• AVAILABLE DATA:
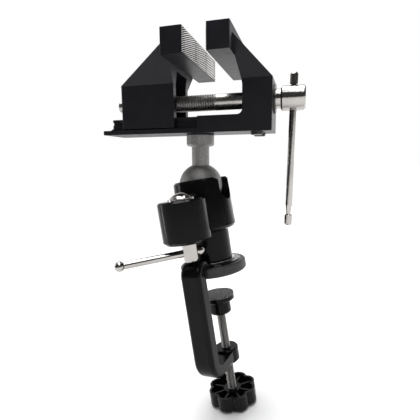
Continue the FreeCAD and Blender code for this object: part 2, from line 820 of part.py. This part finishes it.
def clamp_frame():
    """One bent arm: the foot plate at the top, the spine, and the boss the clamp screw runs in."""
    body = new_body("clamp_frame")
    outer = -d.spine_outer
    inner = outer + d.spine_thickness
    plate_low = d.foot_pad_height
    beam_low = d.foot_pad_wall + 0.3
    sketch = outline(body, "frame_side", "YZ_Plane", [
        (0, plate_low), (0, d.foot_plate_top), (-d.foot_plate_radius + 2, d.foot_plate_top),
        (-d.foot_radius - 1, d.shoulder_top), (outer, d.shoulder_top), (outer, d.frame_bottom),
        (0, d.frame_bottom), (0, d.boss_top - 1.4), (inner, d.boss_top - 1.4), (inner, beam_low),
        (-d.foot_plate_radius + 1, beam_low), (-d.foot_plate_radius + 1, plate_low),
    ])
    pad(body, "spine", sketch, d.spine_width)

    def corner(edge, y, z):
        middle = edge.CenterOfMass
        return along(edge, X_AXIS) and abs(middle.y - y.value) < 0.1 and abs(middle.z - z.value) < 0.1

    round_edges(body, "lower_bend", 14.0, lambda e: corner(e, outer, d.frame_bottom))
    round_edges(body, "upper_bend", 9.0, lambda e: corner(e, outer, d.shoulder_top))
    round_edges(body, "throat_bends", 3.5, lambda e: corner(e, inner, d.boss_top - 1.4))
    round_edges(body, "spine_edges", 2.6, lambda e: along(e, Z_AXIS) and e.Length > 30
                and abs(abs(e.CenterOfMass.x) - d.spine_width.value / 2) < 0.1
                and abs(e.CenterOfMass.y - outer.value) < 0.1)
    plate = turned("foot_plate", [
        (0, plate_low), (d.foot_plate_radius, plate_low), (d.foot_plate_radius, d.foot_plate_top - 0.5),
        (d.foot_plate_radius - 0.5, d.foot_plate_top), (0, d.foot_plate_top),
    ])
    boss = turned("screw_boss", [
        (0, d.frame_bottom), (d.boss_radius - 0.8, d.frame_bottom), (d.boss_radius, d.frame_bottom + 0.8),
        (d.boss_radius, d.boss_top - 0.5), (d.boss_radius - 0.5, d.boss_top), (0, d.boss_top),
    ])
    solid = fuse("clamp_frame_solid", body, plate, boss)
    screw_bore = cylinder("clamp_bore", d.clamp_screw_radius + d.running_gap, 20.0,
                          (0, 0, d.frame_bottom - 5))
    head_room = cylinder("swivel_head_room", d.swivel_head_radius + 0.3, swivel_low + d.swivel_head + 0.2)
    shank_room = cylinder("swivel_shank_room", d.swivel_radius + d.running_gap, 10.0)
    post_room = cylinder("post_room", d.post_radius + 1.4, 20.0, (0, 0, d.foot_plate_top))
    return cut("clamp_frame_bored", solid, screw_bore, head_room, shank_room, post_room)


keep("clamp_frame", clamp_frame())


def foot_pad():
    """A rubber cup under the foot plate, whose wall wraps the plate's edge."""
    inner = d.foot_plate_radius
    outer = d.foot_radius
    return turned("foot_pad", [
        (0, 0), (outer - d.ease, 0), (outer, d.ease), (outer, d.foot_pad_wall - d.ease),
        (outer - d.ease, d.foot_pad_wall), (inner, d.foot_pad_wall), (inner, d.foot_pad_height),
        (0, d.foot_pad_height),
    ])


keep("foot_pad", foot_pad())


def swivel_screw():
    """The flat-headed screw that holds the post on the foot and lets it turn."""
    head_top = swivel_low + d.swivel_head
    return turned("swivel_screw", [
        (0, swivel_low), (d.swivel_head_radius, swivel_low), (d.swivel_head_radius, head_top),
        (d.swivel_radius, head_top), (d.swivel_radius, swivel_low + d.swivel_reach),
        (0, swivel_low + d.swivel_reach),
    ])


keep("friction_washer", washer("friction_washer", d.swivel_radius + 0.3, d.post_radius + 1.2,
                               d.friction_washer, (0, 0, d.foot_plate_top), UPRIGHT))
keep("swivel_screw", swivel_screw())


# ---------------------------------------------------------------- clamp screw, pad and knob
disc_low = d.pad_top - d.pad_disc_thickness
face_low = d.pad_top - d.pad_face_thickness
tip_centre = disc_low - d.clamp_tip_depth
knob_low = d.knob_top - d.knob_height


def clamp_screw():
    """A straight screw with a ball tip that the pad swivels on."""
    rod_low = knob_low + 0.4
    rod = cylinder("clamp_rod", d.clamp_screw_radius, tip_centre - rod_low, (0, 0, rod_low))
    return fuse("clamp_screw_whole", rod, sphere("clamp_tip", d.clamp_tip_radius, (0, 0, tip_centre)))


def swivel_pad():
    blank = turned("swivel_pad_blank", [
        (0, d.pad_body_bottom), (d.pad_body_radius - 0.8, d.pad_body_bottom),
        (d.pad_body_radius, d.pad_body_bottom + 0.8), (d.pad_body_radius, disc_low),
        (d.pad_disc_radius - 0.4, disc_low), (d.pad_disc_radius, disc_low + 0.4),
        (d.pad_disc_radius, face_low), (0, face_low),
    ])
    tip_room = sphere("tip_room", d.clamp_tip_radius + 0.1, (0, 0, tip_centre))
    rod_room = cone("rod_room", d.clamp_screw_radius + 1.2, d.clamp_screw_radius + 0.3,
                    tip_centre - d.pad_body_bottom + 0.1, (0, 0, d.pad_body_bottom - 0.1))
    return cut("swivel_pad_bored", blank, tip_room, rod_room)


def star_knob():
    """A dished knob with round lobes, a hub, and a rib from the hub to every lobe."""
    low = knob_low
    lobe = d.knob_radius * 0.39
    ring = d.knob_radius - lobe
    wall = d.knob_wall

    def star(name, shrink, base):
        parts = [cylinder(name + "_core", ring, d.knob_height, (0, 0, base))]
        for i in range(KNOB_LOBES):
            angle = math.radians(360.0 / KNOB_LOBES * i)
            middle = (ring * math.cos(angle), ring * math.sin(angle), base)
            parts.append(cylinder(f"{name}_lobe_{i}", lobe - shrink, d.knob_height, middle))
        return fuse(name, *parts)

    ribs = []
    for i in range(KNOB_LOBES):
        rib = box(f"knob_rib_{i}", (0, -0.6, low + 2.0), (ring + lobe - wall, 0.6, d.knob_top - 1.6))
        doc.recompute()
        for axis in "xyz":
            rib.setExpression(f"Placement.Base.{axis}", None)
        turn = FreeCAD.Placement(Vector(0, 0, 0), Rotation(Z_AXIS, 360.0 / KNOB_LOBES * i))
        rib.Placement = turn.multiply(rib.Placement)
        ribs.append(rib)
    shell = cut("knob_shell", star("knob_star", 0, low), star("knob_dish", wall, low + d.knob_floor))
    hub = cone("knob_hub", 6.4, 5.8, d.knob_height - 1.2, (0, 0, low))
    whole = fuse("knob_whole", shell, hub, *ribs)
    return cut("star_knob_bored", whole, cylinder("knob_bore", d.clamp_screw_radius, 20, (0, 0, low - 1)),
               nut_blank("knob_nut_room"))


def nut_blank(name):
    return prism(name, 6, d.knob_nut_radius, d.knob_nut, (0, 0, knob_low))


def knob_nut():
    """The hexagonal nut moulded into the knob's underside."""
    return cut("knob_nut_bored", nut_blank("knob_nut_blank"),
               cylinder("knob_nut_bore", d.clamp_screw_radius, 20, (0, 0, knob_low - 1)))


keep("clamp_screw", clamp_screw())
keep("swivel_pad", swivel_pad())
keep("pad_face", cylinder("pad_face", d.pad_disc_radius, d.pad_face_thickness, (0, 0, face_low)))
keep("star_knob", star_knob())
keep("knob_nut", knob_nut())

# ---------------------------------------------------------------- check and write
doc.recompute()
failed = [item.Name for item in doc.Objects if "Invalid" in item.State or "Error" in item.State]
if failed:
    raise SystemExit(f"failed objects: {failed}")
for name, thing in nodes.items():
    if thing.Shape.isNull() or not thing.Shape.isValid():
        raise SystemExit(f"{name}: bad shape")
for name, thing in nodes.items():
    thing.Shape.exportStep(f"parts/{name}.step")
    print(f"{name:18s} solids {len(thing.Shape.Solids)} volume {thing.Shape.Volume:9.1f}")
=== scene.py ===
import bmesh
import bpy
import json
import math
from mathutils import Matrix, Vector

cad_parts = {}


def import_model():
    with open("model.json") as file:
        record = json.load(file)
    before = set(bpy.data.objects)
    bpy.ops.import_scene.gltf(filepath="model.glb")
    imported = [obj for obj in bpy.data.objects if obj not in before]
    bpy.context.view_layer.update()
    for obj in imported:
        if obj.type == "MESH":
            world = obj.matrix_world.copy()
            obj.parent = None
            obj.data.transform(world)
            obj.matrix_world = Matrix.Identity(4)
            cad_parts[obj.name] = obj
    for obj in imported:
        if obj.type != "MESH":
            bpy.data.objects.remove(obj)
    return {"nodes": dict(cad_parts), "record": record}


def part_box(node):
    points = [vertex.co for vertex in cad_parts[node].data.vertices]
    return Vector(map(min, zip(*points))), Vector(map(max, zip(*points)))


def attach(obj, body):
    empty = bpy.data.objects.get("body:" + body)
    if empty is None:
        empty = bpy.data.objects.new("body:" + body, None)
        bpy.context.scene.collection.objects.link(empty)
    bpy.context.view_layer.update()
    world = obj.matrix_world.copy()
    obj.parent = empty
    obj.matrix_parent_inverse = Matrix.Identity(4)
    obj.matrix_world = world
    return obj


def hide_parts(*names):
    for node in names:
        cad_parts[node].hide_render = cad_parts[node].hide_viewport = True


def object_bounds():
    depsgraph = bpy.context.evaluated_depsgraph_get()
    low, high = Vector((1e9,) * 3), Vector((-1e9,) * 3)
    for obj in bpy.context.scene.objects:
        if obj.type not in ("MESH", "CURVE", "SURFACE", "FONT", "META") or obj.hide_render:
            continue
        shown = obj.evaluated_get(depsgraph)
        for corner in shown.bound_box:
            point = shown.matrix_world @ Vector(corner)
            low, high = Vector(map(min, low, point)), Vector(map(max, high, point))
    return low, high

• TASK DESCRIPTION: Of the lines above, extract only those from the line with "check and write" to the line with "points = [vertex.co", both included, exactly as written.

• OUTPUT:
# ---------------------------------------------------------------- check and write
doc.recompute()
failed = [item.Name for item in doc.Objects if "Invalid" in item.State or "Error" in item.State]
if failed:
    raise SystemExit(f"failed objects: {failed}")
for name, thing in nodes.items():
    if thing.Shape.isNull() or not thing.Shape.isValid():
        raise SystemExit(f"{name}: bad shape")
for name, thing in nodes.items():
    thing.Shape.exportStep(f"parts/{name}.step")
    print(f"{name:18s} solids {len(thing.Shape.Solids)} volume {thing.Shape.Volume:9.1f}")
=== scene.py ===
import bmesh
import bpy
import json
import math
from mathutils import Matrix, Vector

cad_parts = {}


def import_model():
    with open("model.json") as file:
        record = json.load(file)
    before = set(bpy.data.objects)
    bpy.ops.import_scene.gltf(filepath="model.glb")
    imported = [obj for obj in bpy.data.objects if obj not in before]
    bpy.context.view_layer.update()
    for obj in imported:
        if obj.type == "MESH":
            world = obj.matrix_world.copy()
            obj.parent = None
            obj.data.transform(world)
            obj.matrix_world = Matrix.Identity(4)
            cad_parts[obj.name] = obj
    for obj in imported:
        if obj.type != "MESH":
            bpy.data.objects.remove(obj)
    return {"nodes": dict(cad_parts), "record": record}


def part_box(node):
    points = [vertex.co for vertex in cad_parts[node].data.vertices]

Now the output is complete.